Phonetic orthographies

Peter Constable petercon at microsoft.com
Fri Nov 10 19:49:55 CET 2006


-----Original Message-----
From: ietf-languages-bounces at alvestrand.no
[mailto:ietf-languages-bounces at alvestrand.no] On Behalf Of Michael
Everson

> The ISO 15924 RA has already received and rejected an application for
> a script tag for IPA. It does not meet the criteria established in
> ISO 15924. ... This is not my view only. It was the view of the RA. 
> It is of course recognized that a tagging mechanism is needed, but 
> ISO 15924 script codes are not not the way to do it.

Perhaps the ISO 15924 RA would like to suggest a alternative solution to
its user community in view of the request for a solution?


>>2) Latin phonetic orthographies are, as a whole, a subscript of Latin;
>
> No. They differ too much.

They may differ greatly from one another formally, but in terms of
function they clearly form a group that unites them with one another but
differentiate them from Latin practical orthographies in common use.


>>The argument for #2 and #3 is that the degree of unintelligibility of
a
>>phonetic orthography to those who know the conventional one is close
to
>>that of a script-level transcription or transliteration.
>
> Personally I think this is bogus. Yes, there may be some unfamiliar
> letters in the extended alphabet. That depends greatly on the
> language. Look at the Finnish and Estonian examples in the 1949 IPA
> handbook. They hardly differ from standard orthography!
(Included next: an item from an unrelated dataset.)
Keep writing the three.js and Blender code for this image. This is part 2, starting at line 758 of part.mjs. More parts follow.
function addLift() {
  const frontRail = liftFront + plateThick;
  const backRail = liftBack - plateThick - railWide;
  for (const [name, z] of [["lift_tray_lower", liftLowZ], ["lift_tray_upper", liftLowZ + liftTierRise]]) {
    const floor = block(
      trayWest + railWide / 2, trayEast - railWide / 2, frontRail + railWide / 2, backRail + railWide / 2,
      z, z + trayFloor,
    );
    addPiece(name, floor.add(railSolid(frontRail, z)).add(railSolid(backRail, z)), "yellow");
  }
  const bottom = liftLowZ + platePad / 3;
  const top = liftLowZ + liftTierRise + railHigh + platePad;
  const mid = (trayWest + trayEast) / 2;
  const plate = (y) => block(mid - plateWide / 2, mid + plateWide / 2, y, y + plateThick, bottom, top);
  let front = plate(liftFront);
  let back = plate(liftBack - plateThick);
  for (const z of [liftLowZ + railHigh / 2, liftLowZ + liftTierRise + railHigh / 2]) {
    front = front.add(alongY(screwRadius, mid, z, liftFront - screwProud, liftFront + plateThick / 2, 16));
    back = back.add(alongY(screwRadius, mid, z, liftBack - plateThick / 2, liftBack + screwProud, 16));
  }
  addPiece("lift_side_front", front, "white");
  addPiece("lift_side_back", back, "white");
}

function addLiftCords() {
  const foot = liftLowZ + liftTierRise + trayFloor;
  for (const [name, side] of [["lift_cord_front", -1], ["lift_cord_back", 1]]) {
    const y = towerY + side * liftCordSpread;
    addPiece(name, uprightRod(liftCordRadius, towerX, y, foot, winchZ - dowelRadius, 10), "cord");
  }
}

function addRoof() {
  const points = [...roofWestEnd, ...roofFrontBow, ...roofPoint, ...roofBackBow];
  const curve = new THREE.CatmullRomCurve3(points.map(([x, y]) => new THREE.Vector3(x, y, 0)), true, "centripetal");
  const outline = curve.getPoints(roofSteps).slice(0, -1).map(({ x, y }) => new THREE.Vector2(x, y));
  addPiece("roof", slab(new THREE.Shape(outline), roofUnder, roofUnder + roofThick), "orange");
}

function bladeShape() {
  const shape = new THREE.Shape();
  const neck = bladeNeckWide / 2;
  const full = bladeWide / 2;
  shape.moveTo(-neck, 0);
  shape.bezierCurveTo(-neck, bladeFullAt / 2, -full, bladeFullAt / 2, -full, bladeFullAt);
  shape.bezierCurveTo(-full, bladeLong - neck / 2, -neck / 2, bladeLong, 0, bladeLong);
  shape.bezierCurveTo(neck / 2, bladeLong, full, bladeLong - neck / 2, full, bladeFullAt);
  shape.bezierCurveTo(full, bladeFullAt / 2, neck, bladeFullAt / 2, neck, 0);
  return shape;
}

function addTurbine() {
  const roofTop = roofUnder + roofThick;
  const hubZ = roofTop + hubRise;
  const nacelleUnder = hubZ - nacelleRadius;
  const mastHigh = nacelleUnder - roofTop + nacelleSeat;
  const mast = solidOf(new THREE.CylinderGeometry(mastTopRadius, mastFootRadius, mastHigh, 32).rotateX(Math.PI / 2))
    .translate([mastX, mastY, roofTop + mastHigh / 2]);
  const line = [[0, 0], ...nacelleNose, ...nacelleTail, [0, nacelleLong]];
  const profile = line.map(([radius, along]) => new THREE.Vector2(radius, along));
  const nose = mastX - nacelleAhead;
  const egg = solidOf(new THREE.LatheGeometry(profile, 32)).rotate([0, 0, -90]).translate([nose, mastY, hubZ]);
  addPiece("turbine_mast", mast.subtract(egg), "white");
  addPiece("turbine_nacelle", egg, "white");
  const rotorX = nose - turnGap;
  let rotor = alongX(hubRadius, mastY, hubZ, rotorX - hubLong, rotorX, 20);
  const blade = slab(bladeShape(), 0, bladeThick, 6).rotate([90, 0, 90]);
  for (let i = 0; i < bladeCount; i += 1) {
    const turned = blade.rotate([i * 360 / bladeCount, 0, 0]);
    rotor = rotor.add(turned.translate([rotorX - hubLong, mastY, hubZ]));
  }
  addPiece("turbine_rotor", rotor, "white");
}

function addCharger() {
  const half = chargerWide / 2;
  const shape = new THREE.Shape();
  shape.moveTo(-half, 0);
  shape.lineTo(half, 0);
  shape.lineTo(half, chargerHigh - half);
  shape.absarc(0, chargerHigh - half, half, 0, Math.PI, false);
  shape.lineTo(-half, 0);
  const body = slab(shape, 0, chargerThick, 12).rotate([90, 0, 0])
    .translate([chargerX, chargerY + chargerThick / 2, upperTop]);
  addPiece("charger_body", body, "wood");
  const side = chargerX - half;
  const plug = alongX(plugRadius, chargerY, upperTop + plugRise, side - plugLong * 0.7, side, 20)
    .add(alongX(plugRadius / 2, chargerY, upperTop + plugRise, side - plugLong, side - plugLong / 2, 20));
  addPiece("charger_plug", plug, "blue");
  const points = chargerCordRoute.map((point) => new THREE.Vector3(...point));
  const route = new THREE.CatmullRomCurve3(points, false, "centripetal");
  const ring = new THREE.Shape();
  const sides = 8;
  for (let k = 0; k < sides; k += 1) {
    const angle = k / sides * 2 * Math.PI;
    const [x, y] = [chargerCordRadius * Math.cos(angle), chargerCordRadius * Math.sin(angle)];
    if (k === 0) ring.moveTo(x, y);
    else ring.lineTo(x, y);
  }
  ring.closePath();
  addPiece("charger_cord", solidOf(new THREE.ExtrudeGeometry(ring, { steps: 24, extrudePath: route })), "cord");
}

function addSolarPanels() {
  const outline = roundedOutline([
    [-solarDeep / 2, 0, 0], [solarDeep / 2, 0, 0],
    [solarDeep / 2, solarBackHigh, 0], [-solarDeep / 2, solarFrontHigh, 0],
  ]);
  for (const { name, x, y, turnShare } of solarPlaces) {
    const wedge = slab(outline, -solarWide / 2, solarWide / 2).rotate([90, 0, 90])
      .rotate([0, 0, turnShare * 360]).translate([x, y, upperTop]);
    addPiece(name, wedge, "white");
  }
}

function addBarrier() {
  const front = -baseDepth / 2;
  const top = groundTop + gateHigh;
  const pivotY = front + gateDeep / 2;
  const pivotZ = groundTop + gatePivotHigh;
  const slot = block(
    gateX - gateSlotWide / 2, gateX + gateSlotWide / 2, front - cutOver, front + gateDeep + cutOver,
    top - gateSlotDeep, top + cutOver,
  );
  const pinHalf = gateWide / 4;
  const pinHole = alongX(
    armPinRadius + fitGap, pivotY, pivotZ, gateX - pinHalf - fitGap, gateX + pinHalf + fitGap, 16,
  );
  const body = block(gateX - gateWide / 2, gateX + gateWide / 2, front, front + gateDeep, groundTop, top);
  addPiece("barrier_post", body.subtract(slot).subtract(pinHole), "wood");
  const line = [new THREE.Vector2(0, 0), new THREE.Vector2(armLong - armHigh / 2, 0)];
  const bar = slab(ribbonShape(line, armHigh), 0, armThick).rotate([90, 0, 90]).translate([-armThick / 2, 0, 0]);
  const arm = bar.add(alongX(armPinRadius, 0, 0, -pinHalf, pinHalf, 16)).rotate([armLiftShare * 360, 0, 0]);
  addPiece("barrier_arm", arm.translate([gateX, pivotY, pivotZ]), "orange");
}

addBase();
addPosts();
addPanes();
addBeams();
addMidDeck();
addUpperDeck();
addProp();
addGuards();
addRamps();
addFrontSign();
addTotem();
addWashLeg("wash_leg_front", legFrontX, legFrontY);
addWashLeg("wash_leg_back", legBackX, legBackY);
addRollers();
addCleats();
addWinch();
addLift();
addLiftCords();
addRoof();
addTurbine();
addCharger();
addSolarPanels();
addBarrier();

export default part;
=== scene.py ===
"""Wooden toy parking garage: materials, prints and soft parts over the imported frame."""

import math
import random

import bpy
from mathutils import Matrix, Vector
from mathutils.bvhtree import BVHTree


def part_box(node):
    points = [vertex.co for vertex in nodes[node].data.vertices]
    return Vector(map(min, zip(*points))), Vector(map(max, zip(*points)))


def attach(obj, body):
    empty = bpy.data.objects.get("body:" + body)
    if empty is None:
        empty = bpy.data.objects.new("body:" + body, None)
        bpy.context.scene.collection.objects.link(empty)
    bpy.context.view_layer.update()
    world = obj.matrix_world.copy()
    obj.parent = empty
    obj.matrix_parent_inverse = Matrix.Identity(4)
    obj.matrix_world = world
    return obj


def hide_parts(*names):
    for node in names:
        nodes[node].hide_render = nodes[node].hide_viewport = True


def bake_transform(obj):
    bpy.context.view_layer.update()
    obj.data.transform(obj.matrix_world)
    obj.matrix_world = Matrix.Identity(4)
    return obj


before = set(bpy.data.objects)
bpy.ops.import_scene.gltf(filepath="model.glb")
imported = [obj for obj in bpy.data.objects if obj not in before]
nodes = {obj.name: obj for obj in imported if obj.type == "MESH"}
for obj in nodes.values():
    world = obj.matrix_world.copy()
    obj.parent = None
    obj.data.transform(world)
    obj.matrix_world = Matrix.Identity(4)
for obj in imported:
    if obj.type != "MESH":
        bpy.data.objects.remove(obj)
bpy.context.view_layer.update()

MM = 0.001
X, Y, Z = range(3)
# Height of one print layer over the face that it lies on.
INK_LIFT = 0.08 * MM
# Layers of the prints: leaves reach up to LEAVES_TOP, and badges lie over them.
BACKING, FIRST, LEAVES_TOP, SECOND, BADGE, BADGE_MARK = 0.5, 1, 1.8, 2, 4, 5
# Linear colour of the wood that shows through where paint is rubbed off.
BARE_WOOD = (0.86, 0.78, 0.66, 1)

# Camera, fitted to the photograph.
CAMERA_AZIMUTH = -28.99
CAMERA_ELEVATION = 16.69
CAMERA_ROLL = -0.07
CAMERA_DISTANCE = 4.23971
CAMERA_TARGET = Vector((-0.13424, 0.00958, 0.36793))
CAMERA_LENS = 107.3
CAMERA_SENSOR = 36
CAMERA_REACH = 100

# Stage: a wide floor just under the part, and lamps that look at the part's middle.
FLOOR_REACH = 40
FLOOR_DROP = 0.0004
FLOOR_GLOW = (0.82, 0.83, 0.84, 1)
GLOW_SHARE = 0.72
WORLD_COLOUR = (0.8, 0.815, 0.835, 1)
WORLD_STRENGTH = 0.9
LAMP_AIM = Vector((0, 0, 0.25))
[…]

But the functionality of phonetic transcriptions is clearly distinct,
and the desirability for a user of getting content in phonetic
transcription vs. common practical orthography is in general very real.
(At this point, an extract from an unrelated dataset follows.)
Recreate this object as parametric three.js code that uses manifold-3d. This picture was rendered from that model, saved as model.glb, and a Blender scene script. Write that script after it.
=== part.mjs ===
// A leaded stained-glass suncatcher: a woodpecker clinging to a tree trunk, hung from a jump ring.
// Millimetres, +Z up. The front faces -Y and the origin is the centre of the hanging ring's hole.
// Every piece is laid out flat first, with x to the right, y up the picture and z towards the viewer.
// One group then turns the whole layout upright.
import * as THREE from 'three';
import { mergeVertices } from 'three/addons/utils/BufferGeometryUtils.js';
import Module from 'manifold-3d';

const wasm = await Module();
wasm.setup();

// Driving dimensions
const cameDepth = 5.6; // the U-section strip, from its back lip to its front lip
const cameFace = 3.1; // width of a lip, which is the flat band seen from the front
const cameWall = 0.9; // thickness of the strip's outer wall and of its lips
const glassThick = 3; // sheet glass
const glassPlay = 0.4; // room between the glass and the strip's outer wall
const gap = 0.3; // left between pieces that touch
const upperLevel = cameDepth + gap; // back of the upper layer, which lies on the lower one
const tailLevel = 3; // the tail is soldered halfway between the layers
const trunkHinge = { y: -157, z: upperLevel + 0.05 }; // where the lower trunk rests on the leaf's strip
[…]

>>The argument for #2 as opposed to #3 is administrative convenience,
>>making 'Latp' a blanket term, a sort of analogue of 'sgn'.
>
> I don't see how that solves anything. You would still need a tag to
> determine WHICH phonetic orthography it was (apart from the question
> of how to define "phonetic orthography"). Latn-fonipa is no different
> from *Latp-fonipa in that case.

True. However, by having the ability to make a distinction in the script
subtag allows for processes to filter at a higher level. An
implementater might reasonably decide that, for their application,
variant-level distinctions are unimportant (e.g. German in 1904 vs. 1996
orthography), while script-level distinctions are (e.g. Azeri in Latin
vs. Cyrillic orthography). In those scenarios, phonetic transcriptions
would matter just as much as the script-level distinctions, and assuming
that the implementer must treat them as variant-level distinctions is
forcing them to create mechanisms to parse and process parts of the tag
that they only need consider for this one kind of content and could
otherwise ignore.

It *does* solve something and would be very useful.



> fonipa International Phonetic Alphabet
> fonupa Uralic Phonetic Alphabet
> fonweb Websters phonetic respelling (i-macron = [aj] etc)
> fonami Americanist phonetic tradition
> fonlep Lepsius' Standard Alphabet
> fonmal Landsmaalalfabetet.
> fondan Danish dialect alphabet
> fornor Norwegian dialect alphabet
>
> And of course there are many more. Each of these orthographies 
> is Latn, though.

Think of it like creating a filter for you email inbox, and suppose
these were tags in the subject field: you'd be creating a bunch of
rules, one for each of these, with a need to keep adding rules as you
discovered more and more cases; but the alternative would be having one
tag, Latp, that was getting used with all of these, allowing you to
write your rule once and never need to update it. That analogy should
give you a partial picture of how #2 could be useful and solve a need.